1. The raising of additional tax assessments by SARS must be based on proper grounds for believing there has been under-declaration or unjustified deductions, not merely on lack of understanding of accounting entries. 2. SARS has an obligation to engage taxpayers in an administratively fair manner and to clearly indicate throughout the assessment process and appeal what matters and documents are in dispute. 3. The onus of proof under s 82 of the Income Tax Act and s 37 of the VAT Act requires taxpayers to prove on a balance of probabilities that assessments are wrong, but the nature and extent of evidence required depends on what SARS has specifically put in dispute. 4. Where SARS bases assessments on the taxpayer's accounts and records but has misconstrued them, it is sufficient for the taxpayer to explain the misconception through expert evidence from a qualified accountant who has properly examined the accounts, without necessarily producing every underlying voucher. 5. Under s 7(1)(a) of the VAT Act read with the definition of 'supply' in s 1, output tax arises only on taxable supplies by a vendor; internal transactions that do not constitute supplies to anyone do not attract VAT. 6. A 'declaration by the supplier' under s 20(8) of the VAT Act, being additional to the requirement of 'sufficient records', is not encompassed by the expression 'sufficient records' in s 16(2)(c), and its absence alone cannot justify disallowing input tax deductions. 7. Penalties under s 76 of the Income Tax Act and s 60 of the VAT Act require a finding that the taxpayer acted 'with intent to evade taxation', and cannot be imposed at maximum rates absent evidence of such intent.
The court made several non-binding observations: (1) That the Tax Court is not a court of appeal in the ordinary sense but a court of revision, meaning there must be a re-hearing of the whole matter with the court substituting its own decision for that of the Commissioner (citing Rand Ropes). (2) That a taxpayer's ipse dixit will not lightly be regarded as decisive, but must be considered with all other evidence, and given the formidable onus resting on the taxpayer, its evidence must be considered with great care and credibility assessed as in any other case. (3) That important factors in determining disputes include the taxpayer's course of conduct, the nature of its business, and the frequency of similar transactions, assessed against general human and business probabilities. (4) The court noted with concern SARS's approach of refusing to examine offered documentation both during audit and at trial, describing this as 'disturbing'. (5) While not deciding the point, the court noted (following Van Heerden JA in Da Costa) that it is arguable whether 'intent to evade taxation' in s 76(2)(a) applies only to actual intention and not imputed intention.
This case is significant for establishing important principles about the conduct of tax assessments and appeals in South Africa.

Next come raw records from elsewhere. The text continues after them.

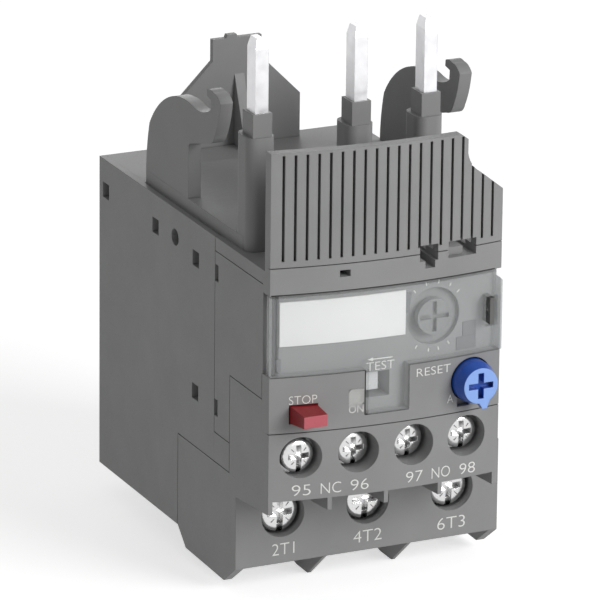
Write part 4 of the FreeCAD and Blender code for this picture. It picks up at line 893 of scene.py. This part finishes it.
@dataclass
class ClampScrews:
    """Combination-slot clamp screws with a crowned head, cross recess and four ticks of painted
    shade.
    """

    shop: Workshop
    datum: Datum
    rows: tuple[ScrewRow, ...] = (ScrewRow("control_screws", 4, 1.9, 1.45, 3.2),
                                  ScrewRow("main_screws", 3, 2.2, 1.9, 2.6))
    sides: int = 44
    grid_share: float = 0.125
    arm_share: float = 0.64
    arm_half_share: float = 0.155
    crown: float = 0.28
    rim_share: float = 0.86
    rim_drop: float = 0.42
    slot_deep: float = 0.75
    recess_deep: float = 0.55
    recess_taper: float = 0.88
    grid_lines: int = 9
    grid_reach: float = 0.985
    near_mm: float = 0.001
    near_share: float = 0.25
    crease_deg: float = 38.0
    mark_share: float = 0.47
    mark_length_share: float = 0.34
    mark_width: float = 0.13
    mark_rise: float = 0.03

    def depth(self, share: float, radius: float) -> float:
        """Return how far the crowned top lies behind its middle.

        Args:
            share: Distance from the axis over the head's radius.
            radius: The head's radius in millimetres.

        Returns:
            The depth in millimetres.
        """
        bowl = self.crown * min(share / self.rim_share, 1.0) ** 2
        edge = max(share - self.rim_share, 0.0) / (1 - self.rim_share)
        return bowl + self.rim_drop * edge ** 1.6

    def top(self, radius: float) -> bmesh.types.BMesh:
        """Return the crowned top with its cross recess and slot, facing +Z.

        Args:
            radius: The head's radius in millimetres.

        Returns:
            The open mesh, in millimetres round its axis.
        """
        shape = bmesh.new()
        bmesh.ops.create_circle(shape, cap_ends=True, segments=self.sides, radius=radius)
        arm, half = self.arm_share * radius, self.arm_half_share * radius
        step = self.grid_share * radius
        places = sorted({round(side * place, 4) for side in (-1, 1)
                         for place in (half, arm, *(n * step for n in range(self.grid_lines)))})
        gaps = {place: min(abs(abs(place) - half), abs(abs(place) - arm)) for place in places}
        places = [place for place in places
                  if gaps[place] < self.near_mm or gaps[place] > self.near_share * step]
        for axis in ((1.0, 0.0, 0.0), (0.0, 1.0, 0.0)):
            for place in places:
                if abs(place) < radius * self.grid_reach:
                    bmesh.ops.bisect_plane(shape, geom=[*shape.verts, *shape.edges, *shape.faces],
                                           plane_co=Vector(axis) * place, plane_no=axis)
        for vertex in shape.verts:
            vertex.co.z = -self.depth(vertex.co.xy.length / radius, radius)
        cross = [face for face in shape.faces if self.in_cross(face, half, arm)]
        slot = [face for face in shape.faces if face not in cross
                and abs(face.calc_center_median().x) < half and face.calc_center_median().y < 0]
        floor = self.sink(shape, cross + slot, self.slot_deep)
        self.sink(shape, [face for face in floor if self.in_cross(face, half, arm)],
                  self.recess_deep, self.recess_taper)
        return shape

    @staticmethod
    def in_cross(face: bmesh.types.BMFace, half: float, arm: float) -> bool:
        """Return whether a face lies in the cross recess.

        Args:
            face: Face of the top.
            half: Half of an arm's width.
            arm: Length of an arm from the axis.

        Returns:
            True inside the cross.
        """
        x, y = (abs(value) for value in face.calc_center_median().xy)
        return min(x, y) < half and max(x, y) < arm

    @staticmethod
    def sink(shape: bmesh.types.BMesh, faces: list[bmesh.types.BMFace], deep: float,
             taper: float = 1.0) -> list[bmesh.types.BMFace]:
        """Push a patch of faces down and wall it.

        Args:
            shape: Mesh that holds the faces.
            faces: The patch.
            deep: How far down, in millimetres.
            taper: Share of its size that the floor keeps.

        Returns:
            The faces of the new floor.
        """
        made = bmesh.ops.extrude_face_region(shape, geom=faces)["geom"]
        floor = [item for item in made if isinstance(item, bmesh.types.BMFace)]
        for vertex in {vertex for face in floor for vertex in face.verts}:
            vertex.co.z -= deep
            vertex.co.xy *= taper
        bmesh.ops.delete(shape, geom=[face for face in faces if face.is_valid], context="FACES")
        return floor

    def body(self, shape: bmesh.types.BMesh, row: ScrewRow, radius: float) -> None:
        """Close the head downwards with its skirt, shank and tip.

        Args:
            shape: Mesh of the top, whose outer rim is still open.
            row: Sizes of the row.
            radius: The head's radius in millimetres.
        """
        rim = [edge for edge in shape.edges if edge.is_boundary
               and min(vertex.co.xy.length for vertex in edge.verts) > 0.97 * radius]
        foot = -row.head_tall - self.crown
        tip = foot - row.shank_length
        for size, level in ((radius, foot), (row.shank, foot), (row.shank, tip)):
            made = bmesh.ops.extrude_edge_only(shape, edges=rim)["geom"]
            rim = [item for item in made if isinstance(item, bmesh.types.BMEdge)]
            for vertex in {vertex for edge in rim for vertex in edge.verts}:
                vertex.co.xy = vertex.co.xy.normalized() * size
                vertex.co.z = level
        bmesh.ops.edgeloop_fill(shape, edges=rim)

    def place(self, shape: bmesh.types.BMesh, name: str,
              centres: Sequence[Vector]) -> bpy.types.Mesh:
        """Copy a screw to its places, from millimetres facing +Z to the frame facing -Y.

        Args:
            shape: Mesh of one screw; it is freed.
            name: Name of the new mesh.
            centres: Middle of each head's front.

        Returns:
            The mesh of the whole row.
        """
        bmesh.ops.remove_doubles(shape, verts=shape.verts, dist=0.002)
        bmesh.ops.recalc_face_normals(shape, faces=shape.faces)
        whole = bmesh.new()
        one = bpy.data.meshes.new("one_screw")
        shape.to_mesh(one)
        shape.free()
        turn = Matrix.Rotation(math.radians(90.0), 4, "X")
        for centre in centres:
            start = len(whole.verts)
            whole.from_mesh(one)
            whole.verts.ensure_lookup_table()
            moved = whole.verts[start:]
            matrix = Matrix.Translation(centre) @ turn @ Matrix.Diagonal((MM, MM, MM, 1.0))
            bmesh.ops.transform(whole, matrix=matrix, verts=moved)
        mesh = bpy.data.meshes.new(name)
        whole.to_mesh(mesh)
        whole.free()
        bpy.data.meshes.remove(one)
        mesh.shade_smooth()
        mesh.set_sharp_from_angle(angle=math.radians(self.crease_deg))
        return mesh

    def tick_shades(self, radius: float) -> bmesh.types.BMesh:
        """Return the four thin diagonal marks between the arms of the cross, dark bars of painted
        shade.

        Args:
            radius: The head's radius in millimetres.

        Returns:
            Their mesh, in millimetres round the axis.
        """
        marks = bmesh.new()
        for corner in range(4):
            turn = Matrix.Rotation(math.radians(45.0 + 90.0 * corner), 4, "Z")
            spot = Matrix.Translation((self.mark_share * radius, 0.0,
                                       -self.depth(self.mark_share, radius)))
            size = Matrix.Diagonal((self.mark_length_share * radius, self.mark_width,
                                    self.mark_rise, 1.0))
            bmesh.ops.create_cube(marks, size=1.0, matrix=turn @ spot @ size)
        return marks

    def build(self) -> None:
        """Make the rows of screws and the painted shade of their ticks."""
        for row in self.rows:
            low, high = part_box(row.node)
            radius = (high.z - low.z) / 2 / MM
            first, last = low.x + radius * MM, high.x - radius * MM
            pitch = (last - first) / (row.count - 1)
            centres = [Vector((first + n * pitch, low.y, (low.z + high.z) / 2))
                       for n in range(row.count)]
            shape = self.top(radius)
            self.body(shape, row, radius)
            mesh = self.place(shape, row.node + "_detailed", centres)
            self.shop.piece(mesh, row.node + "_detailed", PLATED_STEEL, "housing",
                            "zinc_steel", (row.node,))
            mesh = self.place(self.tick_shades(radius), row.node + "_tick_shades", centres)
            self.shop.piece(mesh, row.node + "_tick_shades", TICK_SHADE_STEEL, "housing",
                            "zinc_steel")


@dataclass(frozen=True)
class PressSpring:
    """Coil spring behind a push piece, which rides on the push piece's body."""

    node: str
    body: str
    joint: str
    stroke_mm: float

    def build(self, shop: Workshop) -> None:
        """Build the coil as a copy of its CAD node that rides on its push piece.

        Args:
            shop: Workshop that finishes the piece.
        """
        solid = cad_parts[self.node]
        mesh = solid.data.copy()
        mesh.transform(solid.matrix_world)
        coil = shop.piece(mesh, f"{self.node}_coil", SPRING_WIRE, self.body, "spring_steel",
                          (self.node,))
        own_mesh(coil)


PRESS_SPRINGS = (
    PressSpring("stop_spring", "stop", "stop_press", 2.5),
    PressSpring("reset_spring", "reset", "reset_press", 2.0),
)


@dataclass
class Studio:
    """Camera, lamps, world and floor."""

    shop: Workshop
    datum: Datum
    azimuth: float = -25.2
    elevation: float = 18.762
    roll: float = -0.628
    distance_mm: float = 1010.335
    pan_mm: tuple[float, float] = (-15.824, 42.04)
    focal_mm: float = 394.0194
    sensor_mm: float = 36.0
    clip_m: tuple[float, float] = (0.05, 20.0)
    floor_half_m: float = 3.0
    middle_m: tuple[float, float, float] = (0.0, 0.0, 0.045)
    ambient: float = 0.345
    key_power: float = 9.0
    key_place: tuple[float, float, float] = (0.5, -0.9, 0.52)
    key_size: float = 0.6
    back_power: float = 3.2
    back_place: tuple[float, float, float] = (0.25, 1.2, 0.22)

    def axes(self) -> tuple[Vector, Vector, Vector]:
        """Return the camera's right, up and backward directions before its roll."""
        turn, rise = math.radians(self.azimuth), math.radians(self.elevation)
        back = Vector((math.sin(turn) * math.cos(rise), -math.cos(turn) * math.cos(rise),
                       math.sin(rise)))
        right = Vector((math.cos(turn), math.sin(turn), 0.0))
        return right, back.cross(right), back

    def camera(self) -> None:
        """Place the camera at the viewing angle."""
        right, up, back = self.axes()
        place = right * self.pan_mm[0] + up * self.pan_mm[1] + back * self.distance_mm
        roll = math.radians(self.roll)
        across = right * math.cos(roll) - up * math.sin(roll)
        over = right * math.sin(roll) + up * math.cos(roll)
        lens = bpy.data.cameras.new("camera")
        lens.sensor_width = self.sensor_mm
        lens.lens = self.focal_mm
        lens.clip_start, lens.clip_end = self.clip_m
        item = bpy.data.objects.new("camera", lens)
        turned = Matrix((across, over, back)).transposed().to_4x4()
        item.matrix_world = Matrix.Translation(self.datum.point(*place)) @ turned
        bpy.context.scene.collection.objects.link(item)
        bpy.context.scene.camera = item

    def lamp(self, name: str, place: Vector, size: float, power: float) -> None:
        """Hang one square soft lamp that faces the object's middle.

        Args:
            name: Name of the lamp.
            place: Position in metres.
            size: Side of the lamp in metres.
            power: Power in watts.
        """
        light = bpy.data.lights.new(name, "AREA")
        light.size = size
        light.energy = power
        item = bpy.data.objects.new(name, light)
        aim = Vector(self.middle_m) - place
        item.matrix_world = (Matrix.Translation(place)
                             @ aim.to_track_quat("-Z", "Y").to_matrix().to_4x4())
        bpy.context.scene.collection.objects.link(item)

    def world(self) -> None:
        """Make a plain world that shows white and lights softly."""
        world = bpy.data.worlds.new("studio")
        bpy.context.scene.world = world
        world.use_nodes = True
        tree = world.node_tree
        tree.nodes.clear()
        soft = add_node(tree, "Background", {"Strength": self.ambient})
        seen = add_node(tree, "Background", {"Strength": 1.0})
        mix = mix_shaders(tree, background_rays(tree), soft, seen)
        add_node(tree, "OutputWorld", {}, {"Surface": (mix, "Shader")})

    def floor(self) -> None:
        """Lay the white paper that the object stands on."""
        shape = bmesh.new()
        bmesh.ops.create_grid(shape, x_segments=1, y_segments=1, size=self.floor_half_m)
        mesh = bpy.data.meshes.new("floor")
        shape.to_mesh(mesh)
        shape.free()
        mesh.materials.append(self.shop.finish(FLOOR_PAPER))
        item = bpy.data.objects.new("floor", mesh)
        bpy.context.scene.collection.objects.link(item)

    def build(self) -> None:
        """Set up the whole studio."""
        bpy.context.scene.view_settings.view_transform = "Standard"
        self.camera()
        self.world()
        self.floor()
        self.lamp("key", Vector(self.key_place), self.key_size, self.key_power)
        self.lamp("back", Vector(self.back_place), self.key_size, self.back_power)


def main() -> None:
    """Dress the CAD nodes and build every piece of the scene."""
    logging.basicConfig(level=logging.INFO, format="%(name)s: %(message)s")
    shop, datum = Workshop(), Datum.from_frame()
    shop.dress_nodes()
    Print(shop, datum).build()
    Relief(shop, datum).build()
    ClampScrews(shop, datum).build()
    for spring in PRESS_SPRINGS:
        spring.build(shop)
    Studio(shop, datum).build()


if __name__ == "__main__":
    main()
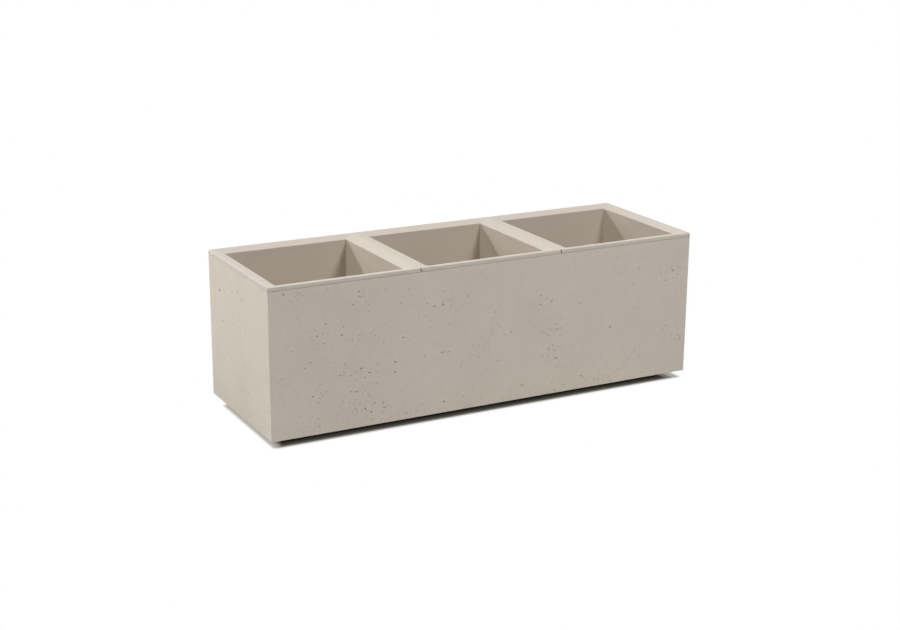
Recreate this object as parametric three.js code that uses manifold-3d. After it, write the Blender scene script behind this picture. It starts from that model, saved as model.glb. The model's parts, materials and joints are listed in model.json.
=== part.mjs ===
// Rectangular garden planter in three bays: a fibre-reinforced concrete shell on two runners,
// with one lift-out planting liner of folded sheet metal in each bay.
// Millimetres, +Z up, X along the row of bays, -Y at the front.
// The origin is on the ground below the centre of the shell.

import * as THREE from 'three';
import { mergeVertices } from 'three/addons/utils/BufferGeometryUtils.js';
import Module from 'manifold-3d';

const wasm = await Module();
wasm.setup();

// Overall size
const BAY_NAMES = ['left', 'middle', 'right'];
const BAY_PITCH = 400; // length of one bay along the row
const PLANTER_DEPTH = 400; // front face to back face
const PLANTER_HEIGHT = 400; // ground to the top edge of the liners

// Concrete shell
const WALL = 25; // each outer wall, and half of each wall between two bays
const SHELL_FLOOR = 28;
const SHELL_ARRIS = 1.6; // bevel along the cast edges
const SHELL_CORNER = 2.5; // radius of the upright edges
const POCKET_DRAFT = 0.5; // degrees that each pocket wall leans out, to leave the mould
const POCKET_CORNER = 12; // radius of a pocket's upright corners
const POCKET_FILLET = 8; // radius between a pocket's walls and its floor
const POCKET_ARRIS = 1.5;

// Folded liners
const SHEET = 1.5;
const BEND = 1; // inner radius of every bend
const LIP_HEIGHT = 10; // outer edge folded down over the shell's rim
const LIP_GAP = 0.6; // shadow line between the lip and the shell
const LIP_CORNER = 2.5;
const FLANGE_FALL = 6; // drop of the flange between its outer bend and the one at the opening
const SEAM_GAP = 0.4; // between the flat edges of neighbouring flanges
const NOTCH_WIDTH = 1; // the front and back lips stop this far short of a seam
const NOTCH_DEPTH = 3; // and are cut out this far into the rim there
const POCKET_CLEARANCE = 6; // liner wall to shell wall, at the rim
const LINER_CORNER = 3; // inner radius of a liner's upright corners
const DRAIN_HOLE = 14; // diameter
const DRAIN_SPREAD = 110; // from the middle drain hole to the outer ones, along X and along Y

// Rubber pieces on the liners
const LINER_FOOT_HEIGHT = 10;
const LINER_FOOT_RADIUS = 18;
const LINER_FOOT_INSET = 42; // from the liner's outer wall to the middle of a foot
const FOOT_CHAMFER = 2;
const SPACER_LENGTH = 90;
const SPACER_HEIGHT = 22;
const SPACER_DEPTH = 24; // from the shell's rim down to the middle of a spacer
const SPACER_CHAMFER = 1.5;
const RUNNING_GAP = 0.4; // spacer to shell wall
const BOND_GAP = 0.2; // glue line behind a spacer

// Drain sleeves cast into the shell's floor
const SLEEVE_BORE = 30;
const SLEEVE_WALL = 3;
const CAST_GAP = 0.3; // between a cast-in piece and the concrete

// Runners under the shell, set in from its faces so that it seems to float
const RUNNER_HEIGHT = 16;
const RUNNER_WIDTH = 40;
const RUNNER_INSET = 60;
const RUNNER_CHAMFER = 1.5;

// Screws that hold the runners, and the threaded sockets that take them
const SCREW_END_DISTANCE = 50; // from a runner's end to its screw
const SCREW_DIAMETER = 6;
const SCREW_HEAD = 12;
const SCREW_SINK = 1; // the head lies this far inside the runner
const SCREW_REACH = 14; // length of the screw inside the shell
const HEX_KEY = 4; // across the corners
const HEX_DEPTH = 2;
const HEX_SIDES = 6;
const SCREW_GAP = 0.4; // around the screw, in the runner and in the socket
const SOCKET_WALL = 2.6;
const SOCKET_END = 3; // closed end beyond the screw
const SOCKET_SPARE = 2; // empty bore beyond the screw

// Lifting sockets in the tops of the end walls
const LIFT_THREAD = 10;
const LIFT_WALL = 2.2;
const LIFT_DEPTH = 46;
const LIFT_SPREAD = 110; // from the middle of an end wall to a socket

// Smoothness of the round forms
const CORNER_STEPS = 4;
const BEND_STEPS = 3;
const FILLET_STEPS = 3;
const SMALL_SIDES = 12;
const LARGE_SIDES = 24;
const SHARP = 0.3; // radius that stands for a sharp corner
const OVERCUT = 1; // how far a cutting form runs past the face that it opens

// Levels and half sizes that follow from the sizes above
const halfPitch = BAY_PITCH / 2;
const halfDepth = PLANTER_DEPTH / 2;
const halfLength = halfPitch * BAY_NAMES.length;
const shellTop = PLANTER_HEIGHT - LIP_HEIGHT - LIP_GAP;
const pocketFloor = RUNNER_HEIGHT + SHELL_FLOOR;
const linerBase = pocketFloor + LINER_FOOT_HEIGHT;
const draftSlope = Math.tan(THREE.MathUtils.degToRad(POCKET_DRAFT));
const bayCentres = BAY_NAMES.map((name, bay) => (bay * 2 + 1) * halfPitch - halfLength);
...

It clarifies that: (1) SARS cannot raise assessments merely because it does not understand accounting entries - there must be proper grounds for believing there is under-declaration or unjustified deductions; (2) SARS has obligations of administrative fairness throughout the assessment process; (3) The level of proof required from taxpayers depends on what SARS specifically puts in dispute - taxpayers need not reconstruct accounts from scratch if the dispute concerns interpretation of existing records; (4) Internal accounting transactions that do not constitute 'supplies' under the VAT Act should not attract output VAT; (5) Maximum penalties of 200% require evidence of intent to evade tax, not mere non-compliance; (6) Expert evidence from qualified accountants based on audited accounts can be sufficient to discharge the onus of proof where SARS has not properly engaged with the records. The judgment emphasizes the importance of both parties clearly defining the issues in dispute and SARS indicating what documentation is needed, making tax litigation manageable and fair.